During the last twenty years, Random matrix theory (RMT) has produced numerous results that allow a better understanding of large random matrices. These advances have enabled interesting applications in the domain of communication. Although this theory can contribute to many other domains such as brain imaging or genetic research, its has been rarely applied. The main barrier to the adoption of RMT may be the lack of concrete statistical results from probabilistic Random matrix theory. Indeed, direct generalisation of classical multivariate theory to high dimensional assumptions is often difficult and the proposed procedures often assume strong hypotheses on the data matrix such as normality or overly restrictive independence conditions on the data.

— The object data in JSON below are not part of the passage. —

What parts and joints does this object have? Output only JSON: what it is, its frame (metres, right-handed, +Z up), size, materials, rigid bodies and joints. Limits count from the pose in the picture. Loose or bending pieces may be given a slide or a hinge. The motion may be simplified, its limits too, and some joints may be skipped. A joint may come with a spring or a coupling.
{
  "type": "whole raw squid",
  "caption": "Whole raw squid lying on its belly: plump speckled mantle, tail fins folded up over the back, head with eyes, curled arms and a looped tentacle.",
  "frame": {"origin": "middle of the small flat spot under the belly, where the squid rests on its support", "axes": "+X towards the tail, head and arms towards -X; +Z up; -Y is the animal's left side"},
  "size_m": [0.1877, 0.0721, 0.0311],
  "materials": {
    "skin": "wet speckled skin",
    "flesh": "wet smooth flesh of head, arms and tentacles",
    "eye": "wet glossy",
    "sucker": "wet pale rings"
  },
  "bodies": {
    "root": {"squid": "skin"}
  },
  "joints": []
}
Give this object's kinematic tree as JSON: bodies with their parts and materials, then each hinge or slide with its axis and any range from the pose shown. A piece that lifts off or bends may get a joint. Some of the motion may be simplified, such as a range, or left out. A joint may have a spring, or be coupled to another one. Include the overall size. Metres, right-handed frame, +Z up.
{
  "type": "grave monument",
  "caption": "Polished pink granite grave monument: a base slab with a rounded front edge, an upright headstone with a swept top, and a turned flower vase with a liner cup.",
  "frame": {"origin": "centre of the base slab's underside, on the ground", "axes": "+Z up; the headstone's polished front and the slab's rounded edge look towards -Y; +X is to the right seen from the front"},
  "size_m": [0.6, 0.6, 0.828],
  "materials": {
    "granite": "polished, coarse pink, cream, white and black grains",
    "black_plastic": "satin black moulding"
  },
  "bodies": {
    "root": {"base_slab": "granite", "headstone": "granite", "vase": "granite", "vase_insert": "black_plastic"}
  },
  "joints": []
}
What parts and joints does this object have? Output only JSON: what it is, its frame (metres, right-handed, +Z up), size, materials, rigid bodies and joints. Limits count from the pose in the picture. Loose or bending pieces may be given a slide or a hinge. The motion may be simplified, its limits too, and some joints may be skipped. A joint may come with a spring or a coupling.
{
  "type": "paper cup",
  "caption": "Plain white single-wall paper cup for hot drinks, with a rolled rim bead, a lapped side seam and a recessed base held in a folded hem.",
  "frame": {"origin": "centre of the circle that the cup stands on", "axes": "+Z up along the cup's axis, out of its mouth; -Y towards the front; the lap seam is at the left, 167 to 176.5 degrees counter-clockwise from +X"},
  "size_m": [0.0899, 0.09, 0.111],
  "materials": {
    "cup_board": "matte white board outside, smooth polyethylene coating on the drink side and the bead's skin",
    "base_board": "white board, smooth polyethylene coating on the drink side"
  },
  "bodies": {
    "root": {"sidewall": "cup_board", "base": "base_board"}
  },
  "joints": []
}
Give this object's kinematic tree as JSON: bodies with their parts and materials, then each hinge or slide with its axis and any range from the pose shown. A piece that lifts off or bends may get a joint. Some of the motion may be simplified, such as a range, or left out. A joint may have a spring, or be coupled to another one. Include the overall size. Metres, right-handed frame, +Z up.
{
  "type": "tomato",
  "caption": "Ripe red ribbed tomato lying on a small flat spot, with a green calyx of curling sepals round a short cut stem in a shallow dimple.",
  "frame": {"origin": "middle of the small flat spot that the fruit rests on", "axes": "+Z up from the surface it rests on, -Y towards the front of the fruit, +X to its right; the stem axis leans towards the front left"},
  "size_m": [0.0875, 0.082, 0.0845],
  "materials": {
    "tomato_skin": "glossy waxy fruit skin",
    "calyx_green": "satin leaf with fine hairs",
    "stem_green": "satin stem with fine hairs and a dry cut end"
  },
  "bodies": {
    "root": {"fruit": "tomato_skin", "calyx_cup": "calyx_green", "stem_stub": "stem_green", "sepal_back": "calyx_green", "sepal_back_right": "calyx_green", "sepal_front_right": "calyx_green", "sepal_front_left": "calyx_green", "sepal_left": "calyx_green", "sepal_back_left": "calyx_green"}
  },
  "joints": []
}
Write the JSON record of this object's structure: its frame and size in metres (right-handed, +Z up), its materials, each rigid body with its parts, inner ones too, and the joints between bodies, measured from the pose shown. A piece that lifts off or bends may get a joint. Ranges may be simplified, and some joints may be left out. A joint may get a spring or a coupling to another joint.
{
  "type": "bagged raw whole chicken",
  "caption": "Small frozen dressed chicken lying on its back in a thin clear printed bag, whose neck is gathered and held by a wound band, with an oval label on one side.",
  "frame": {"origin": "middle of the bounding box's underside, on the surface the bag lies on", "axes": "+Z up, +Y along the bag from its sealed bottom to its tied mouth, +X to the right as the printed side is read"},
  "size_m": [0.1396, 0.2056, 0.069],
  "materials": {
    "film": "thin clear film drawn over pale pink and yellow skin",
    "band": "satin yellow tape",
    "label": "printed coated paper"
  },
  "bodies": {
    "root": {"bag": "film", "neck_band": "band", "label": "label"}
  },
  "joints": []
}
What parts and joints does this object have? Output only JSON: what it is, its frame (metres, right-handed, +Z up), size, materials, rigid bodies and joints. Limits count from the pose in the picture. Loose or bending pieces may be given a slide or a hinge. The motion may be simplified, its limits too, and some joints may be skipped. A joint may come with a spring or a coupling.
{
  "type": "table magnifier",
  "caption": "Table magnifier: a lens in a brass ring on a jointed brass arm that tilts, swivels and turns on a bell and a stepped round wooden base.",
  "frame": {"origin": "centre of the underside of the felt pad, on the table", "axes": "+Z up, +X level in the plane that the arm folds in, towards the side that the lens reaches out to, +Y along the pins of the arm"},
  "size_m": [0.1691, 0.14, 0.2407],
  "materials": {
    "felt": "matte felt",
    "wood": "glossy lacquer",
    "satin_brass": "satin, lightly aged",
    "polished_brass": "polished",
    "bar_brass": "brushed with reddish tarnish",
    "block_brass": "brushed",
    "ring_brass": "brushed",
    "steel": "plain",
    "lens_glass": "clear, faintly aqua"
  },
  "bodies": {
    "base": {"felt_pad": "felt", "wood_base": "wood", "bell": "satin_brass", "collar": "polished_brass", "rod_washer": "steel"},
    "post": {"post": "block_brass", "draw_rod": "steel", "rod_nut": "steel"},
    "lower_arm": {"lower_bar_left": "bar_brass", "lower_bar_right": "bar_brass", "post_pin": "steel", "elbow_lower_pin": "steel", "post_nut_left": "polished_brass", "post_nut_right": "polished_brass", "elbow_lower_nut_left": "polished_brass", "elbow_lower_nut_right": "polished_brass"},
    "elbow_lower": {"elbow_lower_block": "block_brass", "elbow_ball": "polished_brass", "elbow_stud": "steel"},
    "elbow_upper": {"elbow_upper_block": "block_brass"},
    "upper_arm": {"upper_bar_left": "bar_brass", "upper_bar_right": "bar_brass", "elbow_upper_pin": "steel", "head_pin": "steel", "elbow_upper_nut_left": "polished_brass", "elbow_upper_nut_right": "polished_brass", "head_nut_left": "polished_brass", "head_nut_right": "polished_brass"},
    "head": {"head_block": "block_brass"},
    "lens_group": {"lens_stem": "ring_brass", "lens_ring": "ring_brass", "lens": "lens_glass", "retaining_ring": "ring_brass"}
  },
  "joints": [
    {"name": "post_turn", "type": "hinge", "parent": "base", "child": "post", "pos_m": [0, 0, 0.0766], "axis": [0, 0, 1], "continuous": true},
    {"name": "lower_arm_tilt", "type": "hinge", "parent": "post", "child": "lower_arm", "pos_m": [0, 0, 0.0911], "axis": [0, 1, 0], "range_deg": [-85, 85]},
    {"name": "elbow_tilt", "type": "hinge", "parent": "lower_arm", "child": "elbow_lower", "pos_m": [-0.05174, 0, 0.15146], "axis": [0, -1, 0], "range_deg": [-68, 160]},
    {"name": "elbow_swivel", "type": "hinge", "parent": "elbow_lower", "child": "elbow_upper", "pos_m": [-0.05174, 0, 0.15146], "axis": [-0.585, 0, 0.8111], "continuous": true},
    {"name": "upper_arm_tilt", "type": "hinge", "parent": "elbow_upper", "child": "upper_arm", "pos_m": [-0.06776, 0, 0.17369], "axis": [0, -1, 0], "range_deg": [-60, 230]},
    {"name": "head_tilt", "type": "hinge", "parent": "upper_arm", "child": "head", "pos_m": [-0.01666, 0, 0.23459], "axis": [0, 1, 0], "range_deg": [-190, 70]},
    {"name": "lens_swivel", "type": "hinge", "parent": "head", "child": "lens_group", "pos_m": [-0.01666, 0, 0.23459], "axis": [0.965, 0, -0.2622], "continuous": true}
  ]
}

This thesis proposes a statistical procedure for testing the equality of two independent estimated covariance matrices when the number of potentially dependent data vectors is large and proportional to the size of the vectors corresponding to the number of observed variables. Although the existing theory builds a very good intuition of the behaviour of these matrices, it does not provide enough results to build a satisfactory test for both the power and the robustness. Hence, inspired by spike models, we define the residual spikes and prove many theorems describing the behaviour of many statistics using eigenvectors and eigenvalues in very general cases. For example in the two central theorems of this thesis, the Invariant Angle Theorem and the Invariant Dot Product Theorem.

Using numerous generalisations of the theory, this thesis finally proposes a description of the behaviour of a statistic under a null hypothesis. This statistic allows the user to test the equality of two populations, but also other null hypotheses such as the independence of two sets of variables. Finally, the robustness of the procedure is demonstrated for different classes of models and criteria for evaluating robustness are proposed to the reader.

Therefore, the major contribution of this thesis is to propose a methodology both easy to apply and having good properties. Secondly, a large number of theoretical results are demonstrated and could be easily used to build other applications.